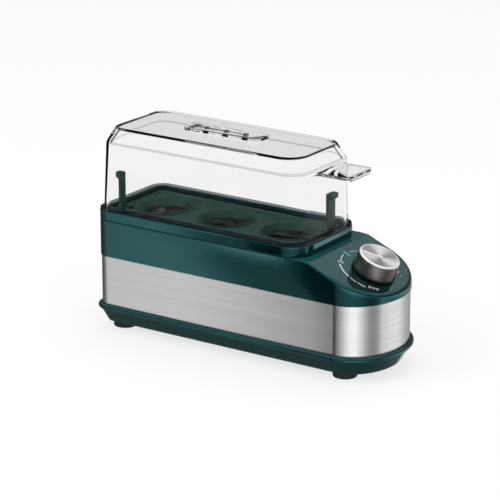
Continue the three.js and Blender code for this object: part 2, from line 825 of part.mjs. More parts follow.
function terminalBlock() {
  const body = solid(box(blockLength, blockWidth, blockHeight, 0, 0, blockBottom + blockHeight / 2));
  const bores = [-1, 1].flatMap((end) => [-1, 1].map((side) => solid(
    rod(poleBore, -poleDepth, poleDepth).rotateY(Math.PI / 2)
      .translate(end * blockLength / 2, side * poleSpacing / 2, poleZ))));
  const screwHole = solid(lathe([
    [0, blockBottom - cutOver],
    [blockScrew.radius + seatGap, blockBottom - cutOver],
    [blockScrew.radius + seatGap, blockBottom + blockHeight / 2],
    [blockScrew.headRadius + seatGap, blockBottom + blockHeight / 2],
    [blockScrew.headRadius + seatGap, blockTop + cutOver],
    [0, blockTop + cutOver],
  ]));
  return cut(body, ...bores, screwHole);
}

addPart(cooker, 'terminal_block', terminalBlock(), ceramic).position.set(blockX, 0, 0);
addPart(cooker, 'block_screw', screw(blockScrew, blockScrewReach).rotateX(Math.PI), zinc)
  .position.set(blockX, 0, blockBottom + blockHeight / 2 + seatGap);

// Regulator: the adjustable thermostat that the knob turns. A bracket hangs it under the deck.
const deckFrame = onDeck(new THREE.Group());
cooker.add(deckFrame);
const bracketThickness = 1.2;
const bracketLength = 22;
const bracketWidth = 28;
const regulatorLength = 20;
const regulatorWidth = 24;
const regulatorHeight = 13;
const regulatorCorner = 2.5;
const regulatorTabSpacing = 12;
const regulatorTabLength = 6;
const shaftFoot = 9;            // how far the shaft reaches into the regulator
const deckScrewPast = 2;        // how far the screws reach past the bracket
const bracketTop = -roof * Math.cos(deckTilt) - fitGap;
const bracketBottom = bracketTop - bracketThickness;
const regulatorTop = bracketBottom - fitGap;
const regulatorBottom = regulatorTop - regulatorHeight;
const regulatorTabZ = regulatorBottom + regulatorHeight / 4;
const deckScrewReach = fitGap - bracketBottom + deckScrewPast;

function regulatorBracket() {
  const plate = solid(extrude(roundedRectangle(bracketLength, bracketWidth, regulatorCorner),
    bracketBottom, bracketTop));
  const bore = solid(
    rod(shaftRadius + turnGap, bracketBottom - cutOver, bracketTop + cutOver, midRoundSteps));
  const threads = [-1, 1].map((side) => solid(
    rod(deckScrew.radius + seatGap, bracketBottom - cutOver, bracketTop + cutOver)
      .translate(0, side * deckScrewSpacing / 2, 0)));
  return cut(plate, bore, ...threads);
}

function regulator() {
  const body = solid(extrude(roundedRectangle(regulatorLength, regulatorWidth, regulatorCorner),
    regulatorBottom, regulatorTop));
  const tabs = [-1, 1].map((side) => solid(box(2 * regulatorTabLength, tabWidth, tabThickness,
    -regulatorLength / 2, side * regulatorTabSpacing / 2, regulatorTabZ)));
  const bore = solid(
    rod(shaftRadius + turnGap, regulatorTop - shaftFoot - fitGap, regulatorTop + cutOver, midRoundSteps));
  const screwTips = [-1, 1].map((side) => solid(
    rod(deckScrew.radius + turnGap, regulatorTop - deckScrewReach, regulatorTop + cutOver)
      .translate(0, side * deckScrewSpacing / 2, 0)));
  return cut(join(body, ...tabs), bore, ...screwTips);
}

addPart(deckFrame, 'regulator_bracket', regulatorBracket(), zinc);
addPart(deckFrame, 'regulator', regulator(), ceramic);
[['near', -1], ['far', 1]].forEach(([place, side]) => {
  addPart(deckFrame, `deck_screw_${place}`, screw(deckScrew, deckScrewReach).rotateX(Math.PI), zinc)
    .position.set(0, side * deckScrewSpacing / 2, fitGap);
});

// Wires: insulated leads between the terminal block, the regulator, the element and its cut-outs.
const wireRadius = 1.3;
const wireSteps = 12;
const wireBow = 8;              // straight run of a lead as it leaves a terminal
const wireDrop = 12;            // how far it hangs below the pieces that it joins
const farWireY = 14;            // the lead of the fuse passes behind the others

function shifted([x, y, z], dx, dy, dz) {
  return [x + dx, y + dy, z + dz];
}

// The free end of each terminal.
function blockPole(side) {
  return [blockX + blockLength / 2 + fitGap, side * poleSpacing / 2, poleZ];
}

function regulatorTab(side) {
  const tip = new THREE.Vector3(-regulatorLength / 2 - regulatorTabLength - fitGap,
    side * regulatorTabSpacing / 2, regulatorTabZ);
  return tip.applyMatrix4(deckFrame.matrixWorld).toArray();
}

function thermostatTab(side) {
  return [thermostatX + side * tabSpacing / 2, 0, thermostatBottom - tabLength - fitGap];
}

function elementPin(side) {
  return [elementRight + pinLength + 2 * fitGap, side * elementSpacing / 2, elementZ];
}

function fuseEnd(side) {
  return [fuseX + side * (fuseLength / 2 + fitGap), 0, fuseZ];
}

function addWire(name, material, points) {
  const curve = new THREE.CatmullRomCurve3(points.map((p) => new THREE.Vector3(...p)));
  addPart(cooker, name, tube(curve, wireRadius, wireSteps, wireSides), material);
}

addWire('wire_block_regulator', red, [
  blockPole(-1),
  shifted(blockPole(-1), wireBow, 0, 0),
  shifted(regulatorTab(-1), -wireBow, 0, -wireDrop),
  shifted(regulatorTab(-1), -wireBow / 2, 0, 0),
  regulatorTab(-1),
]);
addWire('wire_regulator_thermostat', red, [
  regulatorTab(1),
  shifted(regulatorTab(1), -wireBow / 2, 0, 0),
  shifted(regulatorTab(1), -wireDrop, 0, -wireDrop),
  shifted(thermostatTab(1), 2 * wireDrop, 0, -wireDrop),
  shifted(thermostatTab(1), 0, 0, -wireBow),
  thermostatTab(1),
]);
addWire('wire_thermostat_element', white, [
  thermostatTab(-1),
  shifted(thermostatTab(-1), 0, 0, -wireBow),
  shifted(thermostatTab(-1), wireDrop, -elementSpacing / 2, -wireDrop),
  shifted(elementPin(-1), wireBow, 0, -wireDrop),
  shifted(elementPin(-1), wireBow, 0, 0),
  elementPin(-1),
]);
addWire('wire_element_fuse', white, [
  elementPin(1),
  shifted(elementPin(1), wireBow, 0, 0),
  shifted(elementPin(1), wireBow, -elementSpacing / 2, 0),
  shifted(fuseEnd(1), wireBow / 2, 0, 0),
  fuseEnd(1),
]);
addWire('wire_fuse_block', blue, [
  fuseEnd(-1),
  shifted(fuseEnd(-1), -wireBow / 2, 0, 0),
  shifted(fuseEnd(-1), -wireBow / 2, farWireY, -wireDrop),
  shifted(blockPole(1), -wireBow, farWireY, wireDrop),
  shifted(blockPole(1), wireBow, farWireY / 2, 0),
  blockPole(1),
]);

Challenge
Reproduce the material above exactly; please quote every line of it.

Output
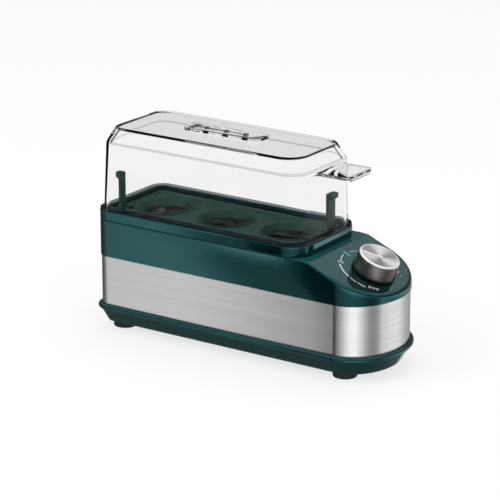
Continue the three.js and Blender code for this object: part 2, from line 825 of part.mjs. More parts follow.
function terminalBlock() {
  const body = solid(box(blockLength, blockWidth, blockHeight, 0, 0, blockBottom + blockHeight / 2));
  const bores = [-1, 1].flatMap((end) => [-1, 1].map((side) => solid(
    rod(poleBore, -poleDepth, poleDepth).rotateY(Math.PI / 2)
      .translate(end * blockLength / 2, side * poleSpacing / 2, poleZ))));
  const screwHole = solid(lathe([
    [0, blockBottom - cutOver],
    [blockScrew.radius + seatGap, blockBottom - cutOver],
    [blockScrew.radius + seatGap, blockBottom + blockHeight / 2],
    [blockScrew.headRadius + seatGap, blockBottom + blockHeight / 2],
    [blockScrew.headRadius + seatGap, blockTop + cutOver],
    [0, blockTop + cutOver],
  ]));
  return cut(body, ...bores, screwHole);
}

addPart(cooker, 'terminal_block', terminalBlock(), ceramic).position.set(blockX, 0, 0);
addPart(cooker, 'block_screw', screw(blockScrew, blockScrewReach).rotateX(Math.PI), zinc)
  .position.set(blockX, 0, blockBottom + blockHeight / 2 + seatGap);

// Regulator: the adjustable thermostat that the knob turns. A bracket hangs it under the deck.
const deckFrame = onDeck(new THREE.Group());
cooker.add(deckFrame);
const bracketThickness = 1.2;
const bracketLength = 22;
const bracketWidth = 28;
const regulatorLength = 20;
const regulatorWidth = 24;
const regulatorHeight = 13;
const regulatorCorner = 2.5;
const regulatorTabSpacing = 12;
const regulatorTabLength = 6;
const shaftFoot = 9;            // how far the shaft reaches into the regulator
const deckScrewPast = 2;        // how far the screws reach past the bracket
const bracketTop = -roof * Math.cos(deckTilt) - fitGap;
const bracketBottom = bracketTop - bracketThickness;
const regulatorTop = bracketBottom - fitGap;
const regulatorBottom = regulatorTop - regulatorHeight;
const regulatorTabZ = regulatorBottom + regulatorHeight / 4;
const deckScrewReach = fitGap - bracketBottom + deckScrewPast;

function regulatorBracket() {
  const plate = solid(extrude(roundedRectangle(bracketLength, bracketWidth, regulatorCorner),
    bracketBottom, bracketTop));
  const bore = solid(
    rod(shaftRadius + turnGap, bracketBottom - cutOver, bracketTop + cutOver, midRoundSteps));
  const threads = [-1, 1].map((side) => solid(
    rod(deckScrew.radius + seatGap, bracketBottom - cutOver, bracketTop + cutOver)
      .translate(0, side * deckScrewSpacing / 2, 0)));
  return cut(plate, bore, ...threads);
}

function regulator() {
  const body = solid(extrude(roundedRectangle(regulatorLength, regulatorWidth, regulatorCorner),
    regulatorBottom, regulatorTop));
  const tabs = [-1, 1].map((side) => solid(box(2 * regulatorTabLength, tabWidth, tabThickness,
    -regulatorLength / 2, side * regulatorTabSpacing / 2, regulatorTabZ)));
  const bore = solid(
    rod(shaftRadius + turnGap, regulatorTop - shaftFoot - fitGap, regulatorTop + cutOver, midRoundSteps));
  const screwTips = [-1, 1].map((side) => solid(
    rod(deckScrew.radius + turnGap, regulatorTop - deckScrewReach, regulatorTop + cutOver)
      .translate(0, side * deckScrewSpacing / 2, 0)));
  return cut(join(body, ...tabs), bore, ...screwTips);
}

addPart(deckFrame, 'regulator_bracket', regulatorBracket(), zinc);
addPart(deckFrame, 'regulator', regulator(), ceramic);
[['near', -1], ['far', 1]].forEach(([place, side]) => {
  addPart(deckFrame, `deck_screw_${place}`, screw(deckScrew, deckScrewReach).rotateX(Math.PI), zinc)
    .position.set(0, side * deckScrewSpacing / 2, fitGap);
});

// Wires: insulated leads between the terminal block, the regulator, the element and its cut-outs.
const wireRadius = 1.3;
const wireSteps = 12;
const wireBow = 8;              // straight run of a lead as it leaves a terminal
const wireDrop = 12;            // how far it hangs below the pieces that it joins
const farWireY = 14;            // the lead of the fuse passes behind the others

function shifted([x, y, z], dx, dy, dz) {
  return [x + dx, y + dy, z + dz];
}

// The free end of each terminal.
function blockPole(side) {
  return [blockX + blockLength / 2 + fitGap, side * poleSpacing / 2, poleZ];
}

function regulatorTab(side) {
  const tip = new THREE.Vector3(-regulatorLength / 2 - regulatorTabLength - fitGap,
    side * regulatorTabSpacing / 2, regulatorTabZ);
  return tip.applyMatrix4(deckFrame.matrixWorld).toArray();
}

function thermostatTab(side) {
  return [thermostatX + side * tabSpacing / 2, 0, thermostatBottom - tabLength - fitGap];
}

function elementPin(side) {
  return [elementRight + pinLength + 2 * fitGap, side * elementSpacing / 2, elementZ];
}

function fuseEnd(side) {
  return [fuseX + side * (fuseLength / 2 + fitGap), 0, fuseZ];
}

function addWire(name, material, points) {
  const curve = new THREE.CatmullRomCurve3(points.map((p) => new THREE.Vector3(...p)));
  addPart(cooker, name, tube(curve, wireRadius, wireSteps, wireSides), material);
}

addWire('wire_block_regulator', red, [
  blockPole(-1),
  shifted(blockPole(-1), wireBow, 0, 0),
  shifted(regulatorTab(-1), -wireBow, 0, -wireDrop),
  shifted(regulatorTab(-1), -wireBow / 2, 0, 0),
  regulatorTab(-1),
]);
addWire('wire_regulator_thermostat', red, [
  regulatorTab(1),
  shifted(regulatorTab(1), -wireBow / 2, 0, 0),
  shifted(regulatorTab(1), -wireDrop, 0, -wireDrop),
  shifted(thermostatTab(1), 2 * wireDrop, 0, -wireDrop),
  shifted(thermostatTab(1), 0, 0, -wireBow),
  thermostatTab(1),
]);
addWire('wire_thermostat_element', white, [
  thermostatTab(-1),
  shifted(thermostatTab(-1), 0, 0, -wireBow),
  shifted(thermostatTab(-1), wireDrop, -elementSpacing / 2, -wireDrop),
  shifted(elementPin(-1), wireBow, 0, -wireDrop),
  shifted(elementPin(-1), wireBow, 0, 0),
  elementPin(-1),
]);
addWire('wire_element_fuse', white, [
  elementPin(1),
  shifted(elementPin(1), wireBow, 0, 0),
  shifted(elementPin(1), wireBow, -elementSpacing / 2, 0),
  shifted(fuseEnd(1), wireBow / 2, 0, 0),
  fuseEnd(1),
]);
addWire('wire_fuse_block', blue, [
  fuseEnd(-1),
  shifted(fuseEnd(-1), -wireBow / 2, 0, 0),
  shifted(fuseEnd(-1), -wireBow / 2, farWireY, -wireDrop),
  shifted(blockPole(1), -wireBow, farWireY, wireDrop),
  shifted(blockPole(1), wireBow, farWireY / 2, 0),
  blockPole(1),
]);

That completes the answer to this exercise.